Task objective: Return the lines from the one that contains "lower_shell();" through the one that contains "imported = [obj", both included, exactly as written and with nothing added.
________________
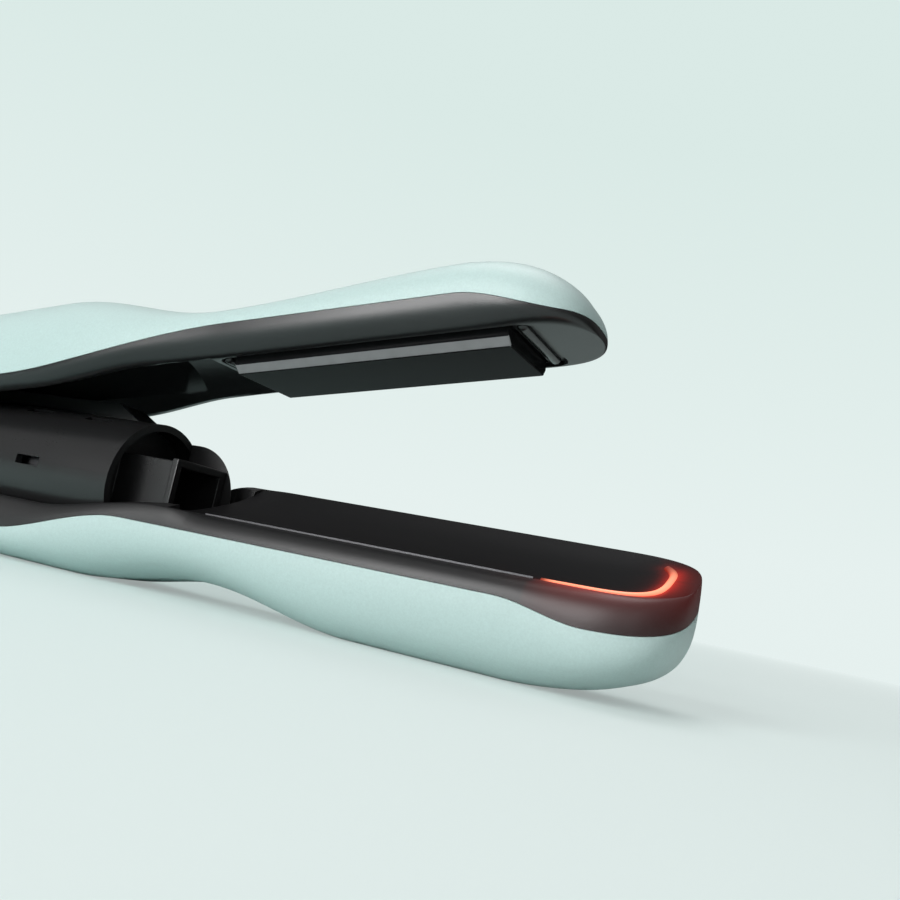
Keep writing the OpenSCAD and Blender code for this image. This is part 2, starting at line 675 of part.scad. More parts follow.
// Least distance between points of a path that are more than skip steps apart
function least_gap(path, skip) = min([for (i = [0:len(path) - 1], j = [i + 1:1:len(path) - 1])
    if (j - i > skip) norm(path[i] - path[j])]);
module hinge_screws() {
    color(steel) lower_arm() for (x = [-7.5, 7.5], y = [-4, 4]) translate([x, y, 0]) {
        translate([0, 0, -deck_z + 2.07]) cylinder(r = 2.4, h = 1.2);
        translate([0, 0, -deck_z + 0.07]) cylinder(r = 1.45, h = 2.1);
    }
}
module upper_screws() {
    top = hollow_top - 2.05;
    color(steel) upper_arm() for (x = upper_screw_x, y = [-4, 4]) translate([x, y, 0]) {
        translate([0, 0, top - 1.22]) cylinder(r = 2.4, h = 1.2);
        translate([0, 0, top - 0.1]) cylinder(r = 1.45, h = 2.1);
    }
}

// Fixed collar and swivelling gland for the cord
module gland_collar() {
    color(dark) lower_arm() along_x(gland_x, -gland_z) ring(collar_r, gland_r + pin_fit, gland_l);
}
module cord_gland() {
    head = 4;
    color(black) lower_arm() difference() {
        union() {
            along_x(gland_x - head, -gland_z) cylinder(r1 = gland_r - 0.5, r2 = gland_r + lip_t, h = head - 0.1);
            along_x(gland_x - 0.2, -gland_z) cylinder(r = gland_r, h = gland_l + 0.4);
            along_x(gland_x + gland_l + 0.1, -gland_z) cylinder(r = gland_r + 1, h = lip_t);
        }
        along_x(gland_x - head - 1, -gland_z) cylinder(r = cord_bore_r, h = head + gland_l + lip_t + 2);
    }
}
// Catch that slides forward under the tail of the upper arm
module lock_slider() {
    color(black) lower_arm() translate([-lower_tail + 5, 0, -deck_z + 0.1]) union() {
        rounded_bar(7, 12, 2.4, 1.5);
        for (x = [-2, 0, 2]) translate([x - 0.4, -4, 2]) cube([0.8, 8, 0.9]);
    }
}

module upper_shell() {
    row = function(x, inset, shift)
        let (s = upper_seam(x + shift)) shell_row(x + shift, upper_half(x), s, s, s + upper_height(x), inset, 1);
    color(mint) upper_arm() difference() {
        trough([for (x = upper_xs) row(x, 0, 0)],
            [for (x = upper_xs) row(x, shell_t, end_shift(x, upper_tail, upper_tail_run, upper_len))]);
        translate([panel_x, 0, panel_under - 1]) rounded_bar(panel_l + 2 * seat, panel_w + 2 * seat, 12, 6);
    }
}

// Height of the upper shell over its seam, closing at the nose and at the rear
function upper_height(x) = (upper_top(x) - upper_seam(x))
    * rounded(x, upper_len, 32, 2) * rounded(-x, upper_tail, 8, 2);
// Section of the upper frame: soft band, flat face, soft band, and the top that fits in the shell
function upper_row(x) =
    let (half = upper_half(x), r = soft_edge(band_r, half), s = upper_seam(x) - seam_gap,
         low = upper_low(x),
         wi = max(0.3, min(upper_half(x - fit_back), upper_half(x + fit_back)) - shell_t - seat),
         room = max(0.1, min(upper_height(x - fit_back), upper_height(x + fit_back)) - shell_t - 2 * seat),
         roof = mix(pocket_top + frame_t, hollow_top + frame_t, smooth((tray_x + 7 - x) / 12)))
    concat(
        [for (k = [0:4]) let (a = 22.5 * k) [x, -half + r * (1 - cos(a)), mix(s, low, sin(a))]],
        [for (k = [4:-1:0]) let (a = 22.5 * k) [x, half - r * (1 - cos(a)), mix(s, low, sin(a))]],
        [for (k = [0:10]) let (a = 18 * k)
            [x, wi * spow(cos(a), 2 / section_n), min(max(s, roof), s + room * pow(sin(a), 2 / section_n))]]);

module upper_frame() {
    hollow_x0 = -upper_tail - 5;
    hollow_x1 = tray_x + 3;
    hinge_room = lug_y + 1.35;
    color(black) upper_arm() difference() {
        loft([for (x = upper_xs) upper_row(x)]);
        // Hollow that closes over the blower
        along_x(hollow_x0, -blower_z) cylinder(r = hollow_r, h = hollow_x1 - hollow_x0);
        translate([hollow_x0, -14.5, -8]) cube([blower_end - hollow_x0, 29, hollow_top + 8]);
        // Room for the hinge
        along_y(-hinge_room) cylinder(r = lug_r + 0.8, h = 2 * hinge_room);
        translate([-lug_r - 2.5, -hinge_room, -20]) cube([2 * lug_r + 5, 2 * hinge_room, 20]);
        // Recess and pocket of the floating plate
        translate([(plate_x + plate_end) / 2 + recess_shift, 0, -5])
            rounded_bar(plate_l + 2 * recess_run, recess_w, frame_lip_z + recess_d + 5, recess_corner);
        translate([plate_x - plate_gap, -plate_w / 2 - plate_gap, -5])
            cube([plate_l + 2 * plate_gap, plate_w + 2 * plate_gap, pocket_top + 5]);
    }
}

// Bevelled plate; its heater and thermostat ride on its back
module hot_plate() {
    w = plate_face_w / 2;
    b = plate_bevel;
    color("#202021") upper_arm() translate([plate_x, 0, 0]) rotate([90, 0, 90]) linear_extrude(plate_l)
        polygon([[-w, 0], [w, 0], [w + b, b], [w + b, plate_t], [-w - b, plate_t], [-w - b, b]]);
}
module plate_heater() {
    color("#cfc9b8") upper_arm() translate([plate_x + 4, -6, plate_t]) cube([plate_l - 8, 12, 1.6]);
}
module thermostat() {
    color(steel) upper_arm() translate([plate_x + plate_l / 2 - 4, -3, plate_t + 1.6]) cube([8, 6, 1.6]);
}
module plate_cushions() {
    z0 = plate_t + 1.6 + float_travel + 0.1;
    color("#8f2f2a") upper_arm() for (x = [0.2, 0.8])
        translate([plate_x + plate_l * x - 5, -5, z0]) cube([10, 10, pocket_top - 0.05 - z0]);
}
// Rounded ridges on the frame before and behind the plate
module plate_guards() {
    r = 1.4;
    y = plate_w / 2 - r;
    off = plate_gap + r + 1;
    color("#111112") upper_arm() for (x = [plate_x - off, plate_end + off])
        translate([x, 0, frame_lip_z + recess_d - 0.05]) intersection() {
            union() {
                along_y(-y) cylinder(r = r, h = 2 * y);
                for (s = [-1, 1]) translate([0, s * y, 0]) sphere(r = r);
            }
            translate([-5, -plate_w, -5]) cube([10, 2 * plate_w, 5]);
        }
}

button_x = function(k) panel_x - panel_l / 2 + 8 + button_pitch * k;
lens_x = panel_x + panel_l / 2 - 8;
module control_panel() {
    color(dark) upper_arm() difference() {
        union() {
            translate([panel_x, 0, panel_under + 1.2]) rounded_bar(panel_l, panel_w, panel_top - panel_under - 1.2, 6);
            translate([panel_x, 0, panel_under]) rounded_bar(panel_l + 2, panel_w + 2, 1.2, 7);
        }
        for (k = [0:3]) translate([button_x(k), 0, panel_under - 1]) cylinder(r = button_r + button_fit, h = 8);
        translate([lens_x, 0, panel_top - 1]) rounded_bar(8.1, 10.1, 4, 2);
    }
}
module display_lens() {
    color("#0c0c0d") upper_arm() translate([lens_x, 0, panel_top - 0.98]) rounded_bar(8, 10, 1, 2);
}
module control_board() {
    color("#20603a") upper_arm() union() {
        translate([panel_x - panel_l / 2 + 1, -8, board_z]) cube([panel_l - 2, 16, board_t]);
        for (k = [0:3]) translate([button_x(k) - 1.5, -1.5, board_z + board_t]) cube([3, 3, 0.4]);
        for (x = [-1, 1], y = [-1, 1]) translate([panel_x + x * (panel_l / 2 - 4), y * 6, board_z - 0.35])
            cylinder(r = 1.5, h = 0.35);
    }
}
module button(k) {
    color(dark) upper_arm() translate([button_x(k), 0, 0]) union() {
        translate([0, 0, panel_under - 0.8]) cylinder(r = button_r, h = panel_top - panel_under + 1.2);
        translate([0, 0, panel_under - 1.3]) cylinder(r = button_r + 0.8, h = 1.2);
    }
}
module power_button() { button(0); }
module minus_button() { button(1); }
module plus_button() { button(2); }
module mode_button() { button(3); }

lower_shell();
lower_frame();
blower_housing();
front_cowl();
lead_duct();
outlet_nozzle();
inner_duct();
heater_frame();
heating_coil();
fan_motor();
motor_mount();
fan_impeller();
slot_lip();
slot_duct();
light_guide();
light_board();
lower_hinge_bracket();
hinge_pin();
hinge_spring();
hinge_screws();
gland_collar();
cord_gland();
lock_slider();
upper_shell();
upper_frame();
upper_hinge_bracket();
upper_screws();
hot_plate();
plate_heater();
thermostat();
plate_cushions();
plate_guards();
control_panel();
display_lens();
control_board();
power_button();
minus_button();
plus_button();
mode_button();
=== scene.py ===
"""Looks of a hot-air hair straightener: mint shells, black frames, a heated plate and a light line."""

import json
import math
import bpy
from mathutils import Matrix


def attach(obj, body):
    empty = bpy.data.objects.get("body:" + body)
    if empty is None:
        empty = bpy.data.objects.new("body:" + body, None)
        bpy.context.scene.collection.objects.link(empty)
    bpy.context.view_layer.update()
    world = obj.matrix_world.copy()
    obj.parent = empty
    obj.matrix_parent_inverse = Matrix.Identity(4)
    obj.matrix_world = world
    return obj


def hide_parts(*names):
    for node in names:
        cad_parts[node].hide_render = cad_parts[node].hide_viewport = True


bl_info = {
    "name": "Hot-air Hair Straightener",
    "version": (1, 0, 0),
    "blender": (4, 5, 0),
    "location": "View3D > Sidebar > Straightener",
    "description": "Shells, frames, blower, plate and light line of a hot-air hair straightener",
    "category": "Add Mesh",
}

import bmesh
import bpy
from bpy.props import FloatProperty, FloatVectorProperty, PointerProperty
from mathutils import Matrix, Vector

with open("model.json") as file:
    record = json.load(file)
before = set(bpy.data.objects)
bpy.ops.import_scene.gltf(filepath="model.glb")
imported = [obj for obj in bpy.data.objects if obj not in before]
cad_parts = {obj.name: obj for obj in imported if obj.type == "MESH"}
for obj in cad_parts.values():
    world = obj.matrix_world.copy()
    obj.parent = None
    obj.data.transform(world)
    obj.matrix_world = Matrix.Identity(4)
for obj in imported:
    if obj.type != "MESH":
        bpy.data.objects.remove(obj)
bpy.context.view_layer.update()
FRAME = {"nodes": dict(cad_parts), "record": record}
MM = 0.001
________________
Completed exercise:
lower_shell();
lower_frame();
blower_housing();
front_cowl();
lead_duct();
outlet_nozzle();
inner_duct();
heater_frame();
heating_coil();
fan_motor();
motor_mount();
fan_impeller();
slot_lip();
slot_duct();
light_guide();
light_board();
lower_hinge_bracket();
hinge_pin();
hinge_spring();
hinge_screws();
gland_collar();
cord_gland();
lock_slider();
upper_shell();
upper_frame();
upper_hinge_bracket();
upper_screws();
hot_plate();
plate_heater();
thermostat();
plate_cushions();
plate_guards();
control_panel();
display_lens();
control_board();
power_button();
minus_button();
plus_button();
mode_button();
=== scene.py ===
"""Looks of a hot-air hair straightener: mint shells, black frames, a heated plate and a light line."""

import json
import math
import bpy
from mathutils import Matrix


def attach(obj, body):
    empty = bpy.data.objects.get("body:" + body)
    if empty is None:
        empty = bpy.data.objects.new("body:" + body, None)
        bpy.context.scene.collection.objects.link(empty)
    bpy.context.view_layer.update()
    world = obj.matrix_world.copy()
    obj.parent = empty
    obj.matrix_parent_inverse = Matrix.Identity(4)
    obj.matrix_world = world
    return obj


def hide_parts(*names):
    for node in names:
        cad_parts[node].hide_render = cad_parts[node].hide_viewport = True


bl_info = {
    "name": "Hot-air Hair Straightener",
    "version": (1, 0, 0),
    "blender": (4, 5, 0),
    "location": "View3D > Sidebar > Straightener",
    "description": "Shells, frames, blower, plate and light line of a hot-air hair straightener",
    "category": "Add Mesh",
}

import bmesh
import bpy
from bpy.props import FloatProperty, FloatVectorProperty, PointerProperty
from mathutils import Matrix, Vector

with open("model.json") as file:
    record = json.load(file)
before = set(bpy.data.objects)
bpy.ops.import_scene.gltf(filepath="model.glb")
imported = [obj for obj in bpy.data.objects if obj not in before]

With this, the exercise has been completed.